%%

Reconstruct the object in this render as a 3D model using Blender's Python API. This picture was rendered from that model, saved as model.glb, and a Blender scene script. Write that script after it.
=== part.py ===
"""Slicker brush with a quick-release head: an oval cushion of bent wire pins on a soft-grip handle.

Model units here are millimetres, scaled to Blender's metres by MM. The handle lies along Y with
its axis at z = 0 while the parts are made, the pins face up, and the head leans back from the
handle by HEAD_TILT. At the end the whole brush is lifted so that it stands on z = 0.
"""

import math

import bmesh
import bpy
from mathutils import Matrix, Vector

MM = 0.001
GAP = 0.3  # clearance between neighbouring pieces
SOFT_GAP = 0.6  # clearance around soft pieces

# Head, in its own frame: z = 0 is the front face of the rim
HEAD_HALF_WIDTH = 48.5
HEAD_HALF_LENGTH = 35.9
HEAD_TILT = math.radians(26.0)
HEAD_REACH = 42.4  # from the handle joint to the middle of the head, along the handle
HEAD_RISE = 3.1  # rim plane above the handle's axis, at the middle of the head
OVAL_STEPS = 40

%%

Locate the lines above that hold the word "Blender". Show every one of them.

Finished answer:
Reconstruct the object in this render as a 3D model using Blender's Python API. This picture was rendered from that model, saved as model.glb, and a Blender scene script. Write that script after it.
Model units here are millimetres, scaled to Blender's metres by MM. The handle lies along Y with